Chalmers had been in ROTC in college and was obliged to provide two years of service after graduation. As the Korean War was resolved before graduation, he spent two years in the Army in Bordeaux, overseeing trucking. Upon completion of his service, Chalmers and his wife moved to New Haven, where he completed a Ph.D. in 1962 in political science at Yale. His first teaching positions were at Swarthmore College and Douglass College, Rutgers (Newark, N.J.).

In 1967, Chalmers was hired by Columbia’s Department of Political Science; he was quickly drafted to join a group of administrators and faculty that had been appointed to communicate with the student protestors occupying Low Library. After that tumultuous beginning, he spent the next 52 years at Columbia, teaching and writing in the field of comparative politics. He was department chair, dean of SIPA and interim director of the Institute of Latin American Studies.

Chalmers’s success as an administrator and teacher could be attributed to his intellectual concern for underrecognized participants in the democratic political process. He was attentive to the workings of power within Columbia’s academic hierarchy, and was an advocate for women in the University, especially regarding hiring, promotion and tenure. As a teacher, his dedication, patience and respect made him a favorite among students.

In 2005 Chalmers officially retired, though he continued to be active as an emeritus professor for 14 years. He was executive director of the Society of Senior Scholars, a special assistant to the provost for faculty retirement and a president of Emeritus Professors in Columbia (EPIC), which was reinvigorated under his leadership.

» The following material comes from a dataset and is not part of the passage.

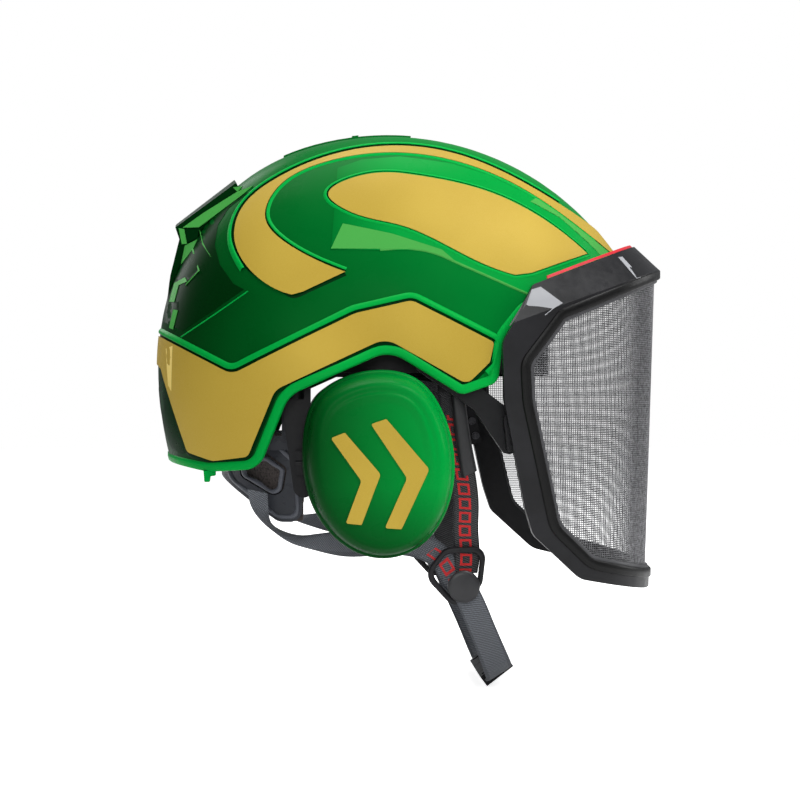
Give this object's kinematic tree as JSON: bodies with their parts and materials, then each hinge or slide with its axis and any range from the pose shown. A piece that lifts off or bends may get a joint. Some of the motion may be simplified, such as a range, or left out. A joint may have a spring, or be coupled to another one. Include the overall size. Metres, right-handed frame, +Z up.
{
  "type": "forestry helmet",
  "caption": "Forestry safety helmet with a hinged mesh visor, swing-out ear cups, nape size adjuster and chin strap.",
  "frame": {"origin": "middle of the wearer's head at brow height, where the helmet is held", "axes": "+X is the wearer's front, +Y the wearer's left, +Z up"},
  "size_m": [0.3068, 0.238, 0.3372],
  "materials": {
    "shell_green": "gloss",
    "panel_gold": "satin metallic paint",
    "visor_black": "satin",
    "frame_black": "satin",
    "nape_grey": "satin",
    "mesh_wire": "woven wire",
    "seal_red": "satin",
    "screw_steel": "brushed",
    "magnet_steel": "nickel plated",
    "liner_foam": "foam",
    "pad_textile": "spacer knit",
    "cushion_skin": "soft skin",
    "webbing_black": "woven with red marks",
    "webbing_grey": "woven"
  },
  "bodies": {
    "helmet": {"outer_shell": "shell_green", "rear_vent_hood": "shell_green", "neck_guard_hooks": "shell_green", "inner_liner": "liner_foam", "crown_pads": "pad_textile", "headband": "frame_black", "brow_pad": "pad_textile", "headband_clips": "frame_black", "visor_bosses": "frame_black", "visor_pivot_pins": "screw_steel", "ear_brackets": "frame_black", "ear_hinge_pins": "screw_steel", "rack_bands": "nape_grey", "strap_anchors": "frame_black", "buckle_socket": "frame_black", "socket_magnet": "magnet_steel", "decor_wing_right": "panel_gold", "decor_wing_left": "panel_gold", "decor_crescent_right": "panel_gold", "decor_crescent_left": "panel_gold", "decor_crown_right": "panel_gold", "decor_crown_left": "panel_gold", "front_strap_right": "webbing_black", "front_strap_left": "webbing_black", "strap_sleeve_right": "frame_black", "strap_sleeve_left": "frame_black", "rear_strap_right": "webbing_grey", "rear_strap_left": "webbing_grey", "strap_divider_right": "frame_black", "strap_divider_left": "frame_black", "divider_button_right": "frame_black", "divider_button_left": "frame_black", "chin_strap_right": "webbing_grey", "chin_strap_left": "webbing_grey"},
    "vent": {"vent_slider": "shell_green"},
    "visor": {"visor_frame": "visor_black", "visor_mesh": "mesh_wire", "visor_top_seal": "seal_red", "visor_screws": "screw_steel", "visor_arm_right": "visor_black", "visor_arm_left": "visor_black"},
    "nape": {"nape_cradle": "nape_grey", "nape_pad": "pad_textile", "nape_housing": "nape_grey"},
    "knob": {"size_knob": "nape_grey", "size_pinion": "nape_grey"},
    "tongue": {"buckle_tongue": "frame_black", "tongue_magnet": "magnet_steel"},
    "ear_hanger_right": {"ear_arm_right": "frame_black"},
    "ear_cup_right": {"cup_shell_right": "shell_green", "cup_chevrons_right": "panel_gold", "cup_backplate_right": "frame_black", "ear_cushion_right": "cushion_skin", "cup_foam_right": "liner_foam"},
    "ear_hanger_left": {"ear_arm_left": "frame_black"},
    "ear_cup_left": {"cup_shell_left": "shell_green", "cup_chevrons_left": "panel_gold", "cup_backplate_left": "frame_black", "ear_cushion_left": "cushion_skin", "cup_foam_left": "liner_foam"}
  },
  "joints": [
    {"name": "visor_lift", "type": "hinge", "parent": "helmet", "child": "visor", "pos_m": [0.014, 0, -0.016], "axis": [0, -1, 0], "range_deg": [0, 47]},
    {"name": "vent_slide", "type": "hinge", "parent": "helmet", "child": "vent", "pos_m": [0, 0, -0.045], "axis": [0, 1, 0], "range_deg": [0, 5]},
    {"name": "ear_swing_right", "type": "hinge", "parent": "helmet", "child": "ear_hanger_right", "pos_m": [-0.058, -0.085, -0.03], "axis": [0, 0, -1], "range_deg": [0, 28]},
    {"name": "ear_tilt_right", "type": "hinge", "parent": "ear_hanger_right", "child": "ear_cup_right", "pos_m": [-0.046, -0.091, -0.0725], "axis": [1, 0, 0], "range_deg": [0, 4]},
    {"name": "ear_swing_left", "type": "hinge", "parent": "helmet", "child": "ear_hanger_left", "pos_m": [-0.058, 0.085, -0.03], "axis": [0, 0, 1], "range_deg": [0, 28]},
    {"name": "ear_tilt_left", "type": "hinge", "parent": "ear_hanger_left", "child": "ear_cup_left", "pos_m": [-0.046, 0.091, -0.0725], "axis": [-1, 0, 0], "range_deg": [0, 4]},
    {"name": "nape_fit", "type": "slide", "parent": "helmet", "child": "nape", "axis": [1, 0, 0], "range_m": [0, 0.012]},
    {"name": "knob_turn", "type": "hinge", "parent": "nape", "child": "knob", "pos_m": [-0.12, 0, -0.062], "axis": [1, 0, 0], "range_deg": [0, 115]},
    {"name": "buckle_release", "type": "slide", "parent": "helmet", "child": "tongue", "axis": [0, 1, 0], "range_m": [0, 0.01]}
  ],
  "couplings": [
    {"joint": "knob_turn", "follows": "nape_fit", "rad_per_m": 166.67}
  ]
}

One of Chalmers’s great joys was teaching undergraduates; he started teaching Contemporary Civilization in 1984. He loved the seminar’s discussion-based format and encouraging students to debate the larger ethical and political questions.

He continued teaching CC and contributed to the evolution of its syllabus until he left Columbia in 2019.

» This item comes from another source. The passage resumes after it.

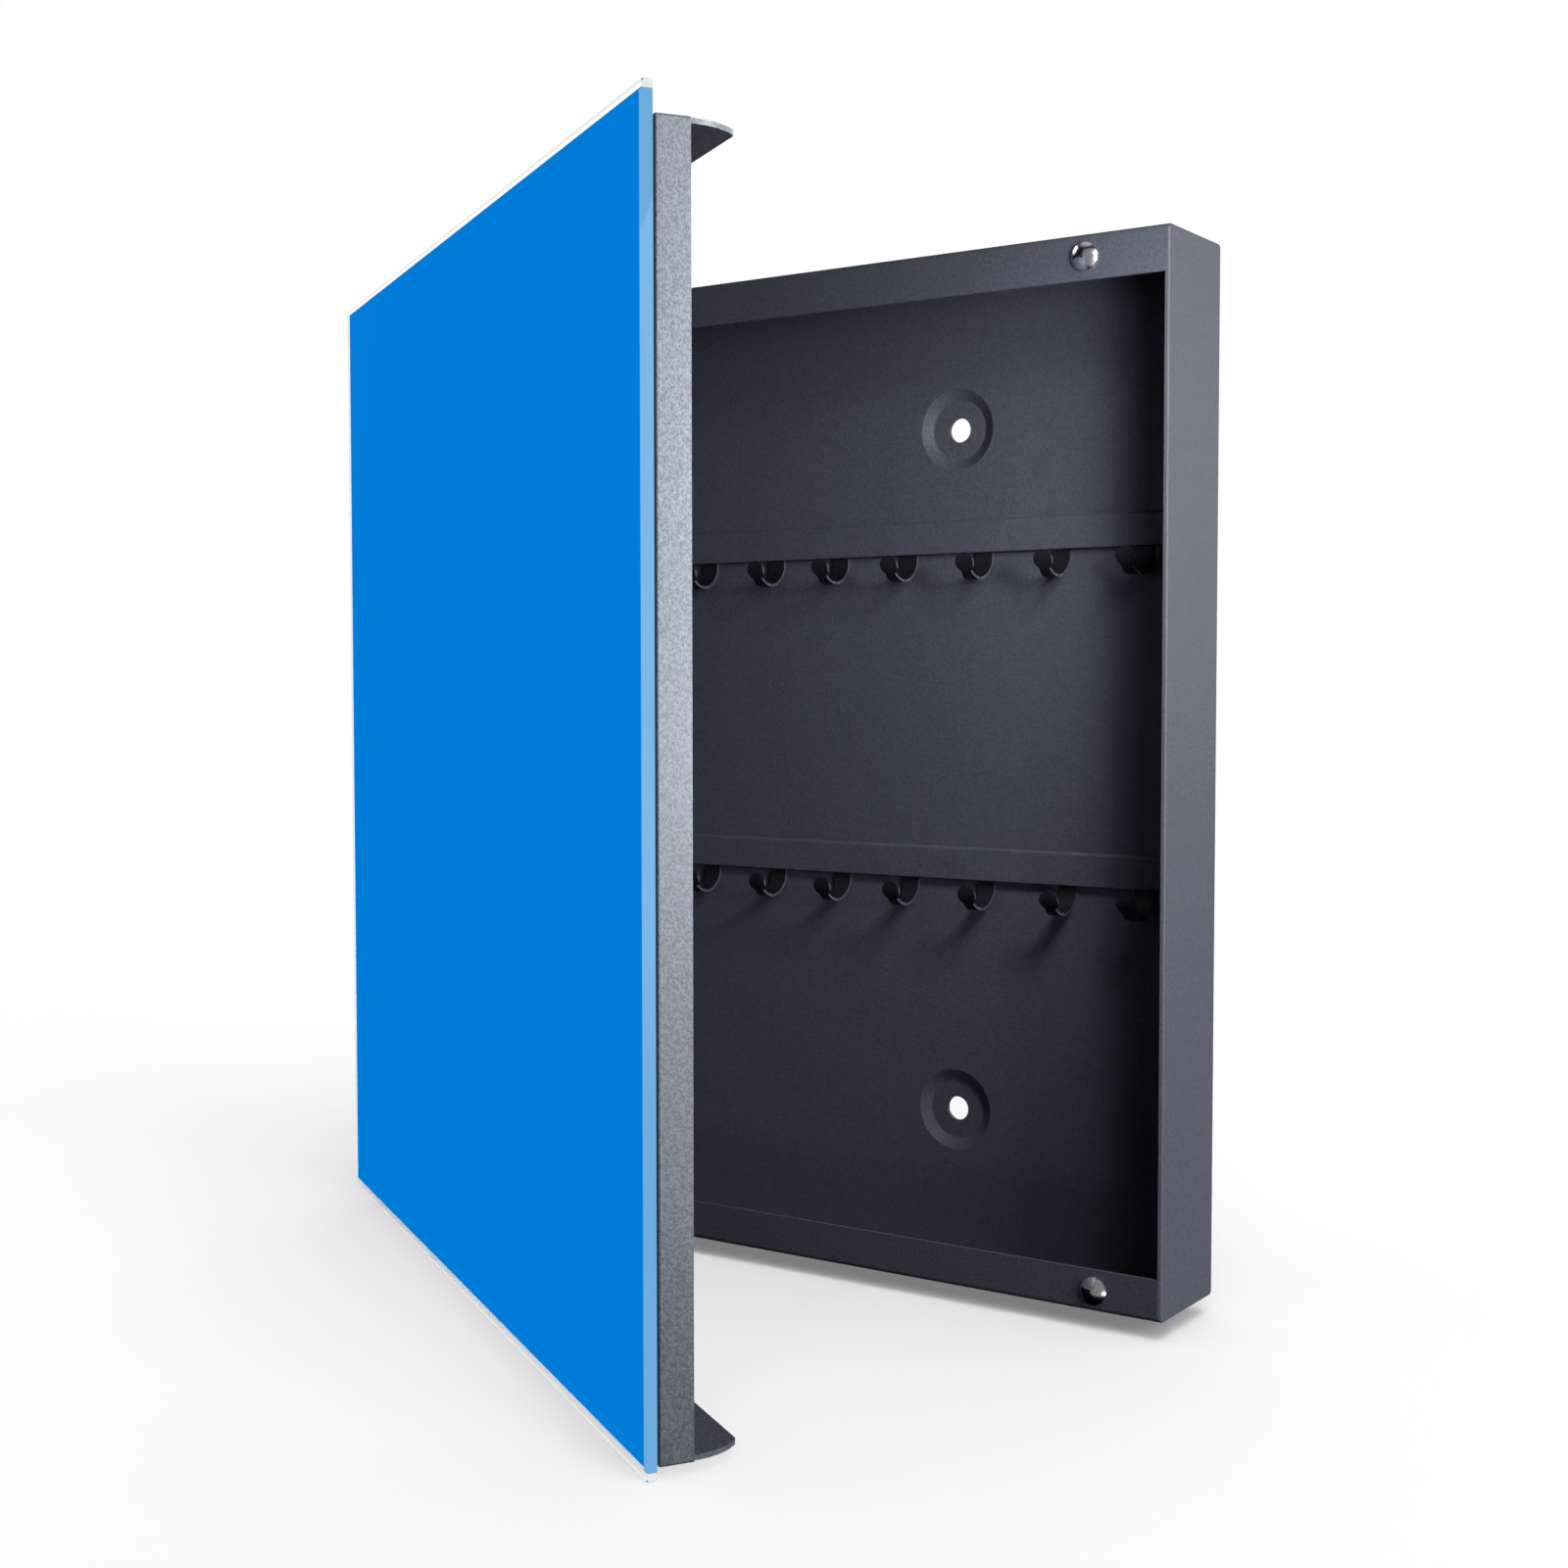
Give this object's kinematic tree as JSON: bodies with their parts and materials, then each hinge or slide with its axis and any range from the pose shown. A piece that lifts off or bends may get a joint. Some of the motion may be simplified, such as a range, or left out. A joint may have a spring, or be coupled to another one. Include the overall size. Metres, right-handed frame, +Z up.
{
  "type": "key cabinet",
  "caption": "Wall-hung sheet-steel key cabinet with two rows of J hooks and a blue glass door on two pivot pins, held shut by magnets.",
  "frame": {"origin": "centre of the four wall-screw holes, on the wall plane that the back dimples rest on", "axes": "+X to the right of someone facing the cabinet, +Y into the wall, +Z up; the door is stored 32.2 degrees open"},
  "size_m": [0.3044, 0.1887, 0.3],
  "materials": {
    "cabinet_paint": "fine-grain matt powder coat, dark grey",
    "hook_paint": "satin black coat",
    "door_paint": "fine-grain matt powder coat, grey",
    "bright_plate": "bright plated",
    "zinc_steel": "zinc plated",
    "black_nylon": "moulded nylon",
    "clear_glass": "polished float glass, ground arris",
    "blue_colour": "even blue layer bonded behind the glass",
    "tape_foam": "thin double-sided mounting tape"
  },
  "bodies": {
    "cabinet": {"cabinet_wrap": "cabinet_paint", "left_side_panel": "cabinet_paint", "right_side_panel": "cabinet_paint", "upper_hook_rail": "cabinet_paint", "lower_hook_rail": "cabinet_paint", "key_hook_upper_01": "hook_paint", "key_hook_upper_02": "hook_paint", "key_hook_upper_03": "hook_paint", "key_hook_upper_04": "hook_paint", "key_hook_upper_05": "hook_paint", "key_hook_upper_06": "hook_paint", "key_hook_upper_07": "hook_paint", "key_hook_upper_08": "hook_paint", "key_hook_upper_09": "hook_paint", "key_hook_upper_10": "hook_paint", "key_hook_upper_11": "hook_paint", "key_hook_lower_01": "hook_paint", "key_hook_lower_02": "hook_paint", "key_hook_lower_03": "hook_paint", "key_hook_lower_04": "hook_paint", "key_hook_lower_05": "hook_paint", "key_hook_lower_06": "hook_paint", "key_hook_lower_07": "hook_paint", "key_hook_lower_08": "hook_paint", "key_hook_lower_09": "hook_paint", "key_hook_lower_10": "hook_paint", "key_hook_lower_11": "hook_paint", "upper_catch_magnet": "bright_plate", "upper_magnet_nut": "zinc_steel", "upper_hinge_pin": "zinc_steel", "upper_hinge_washer": "black_nylon", "lower_catch_magnet": "bright_plate", "lower_magnet_nut": "zinc_steel", "lower_hinge_pin": "zinc_steel", "lower_hinge_washer": "black_nylon"},
    "door": {"door_pan": "door_paint", "glass_panel": "clear_glass", "colour_layer": "blue_colour", "top_tape_strip": "tape_foam", "bottom_tape_strip": "tape_foam", "left_tape_strip": "tape_foam", "right_tape_strip": "tape_foam", "upper_hinge_bush": "black_nylon", "lower_hinge_bush": "black_nylon"}
  },
  "joints": [
    {"name": "door_hinge", "type": "hinge", "parent": "cabinet", "child": "door", "pos_m": [-0.1371, -0.02345, 0], "axis": [0, 0, -1], "range_deg": [-32.2, 72.8]}
  ]
}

Everyone who knew Chalmers describes him as calm, thoughtful, intelligent and sweet. He was unfailingly interested in all intellectual and artistic endeavors, and brought his quiet and attentive approach to loved ones and acquaintances alike.

In 2019, Columbia awarded Chalmers an honorary Doctorate of Letters. President Lee C. Bollinger’s remarks focused on his teaching and his leadership as director of the Institute of Latin American Studies, during which, Bollinger said, the institute “blossomed.”

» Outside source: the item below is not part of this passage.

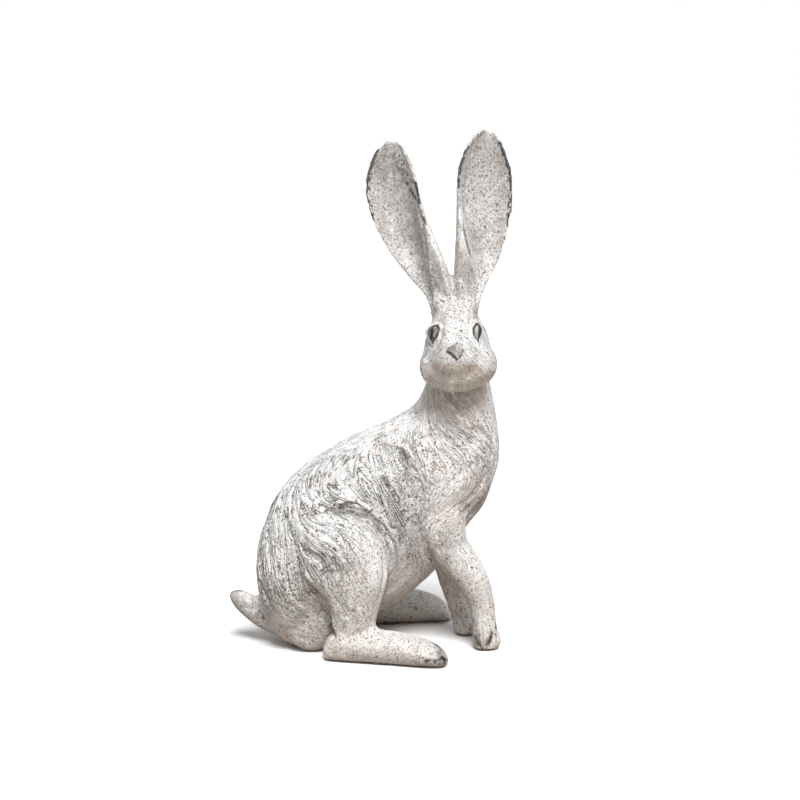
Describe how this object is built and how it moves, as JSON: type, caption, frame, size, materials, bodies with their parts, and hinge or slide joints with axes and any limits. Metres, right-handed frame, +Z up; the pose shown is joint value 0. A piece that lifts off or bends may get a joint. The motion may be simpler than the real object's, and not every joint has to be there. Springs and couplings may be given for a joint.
{
  "type": "hare figurine",
  "caption": "Sitting long-eared hare figurine in off-white painted resin, cast in pieces that are pinned and glued, on felt pads.",
  "frame": {"origin": "middle of the footprint's bounding box, on the floor beneath the felt pads", "axes": "+Z up, +X the way the hare's body faces, -Y its right side, over which its head is turned"},
  "size_m": [0.1862, 0.1304, 0.3382],
  "materials": {
    "painted_resin": "matt off-white paint over carved fur, grey wash in the grooves, rust-brown and grey spatter, black wear on ear rims and toes",
    "dowel_wood": "plain beech dowel",
    "pin_steel": "cut steel rod",
    "plug_rubber": "moulded black rubber",
    "pad_felt": "grey wool felt"
  },
  "bodies": {
    "root": {"torso_casting": "painted_resin", "head_casting": "painted_resin", "ear_right": "painted_resin", "ear_left": "painted_resin", "foreleg_right": "painted_resin", "foreleg_left": "painted_resin", "hind_foot_right": "painted_resin", "hind_foot_left": "painted_resin", "tail_casting": "painted_resin", "neck_dowel_front": "dowel_wood", "neck_dowel_rear": "dowel_wood", "ear_pin_right": "pin_steel", "ear_pin_left": "pin_steel", "foreleg_pin_right": "pin_steel", "foreleg_pin_left": "pin_steel", "foot_pin_right": "pin_steel", "foot_pin_left": "pin_steel", "tail_pin": "pin_steel", "fill_plug": "plug_rubber", "felt_pad_rump": "pad_felt", "felt_pad_foot_right": "pad_felt", "felt_pad_foot_left": "pad_felt", "felt_pad_paw_right": "pad_felt", "felt_pad_paw_left": "pad_felt"}
  },
  "joints": []
}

“As a mentor to generations of budding scholars and public servants, you offered guidance without ego or orthodoxy, creating networks of Latin American experts across disciplines and schools. In so doing, over the span of your illustrious career, you transformed the field,” Bollinger said.

Chalmers is survived by his wife of 65 years, Janet; children, Jessica BC’84 and Joshua ’86; granddaughter, Lola; sister Tiela; and many nieces, nephews and cousins. He was predeceased by his sisters Jean and Meg.

EPIC is establishing a lecture series for graduate students in Chalmers’s honor, The Douglas Chalmers Research Presentation Award, with the inaugural lecture set for Fall 2022. A memorial, as well as a fund in his name, are being planned. Details will be announced on douglasachalmersmemorial.net.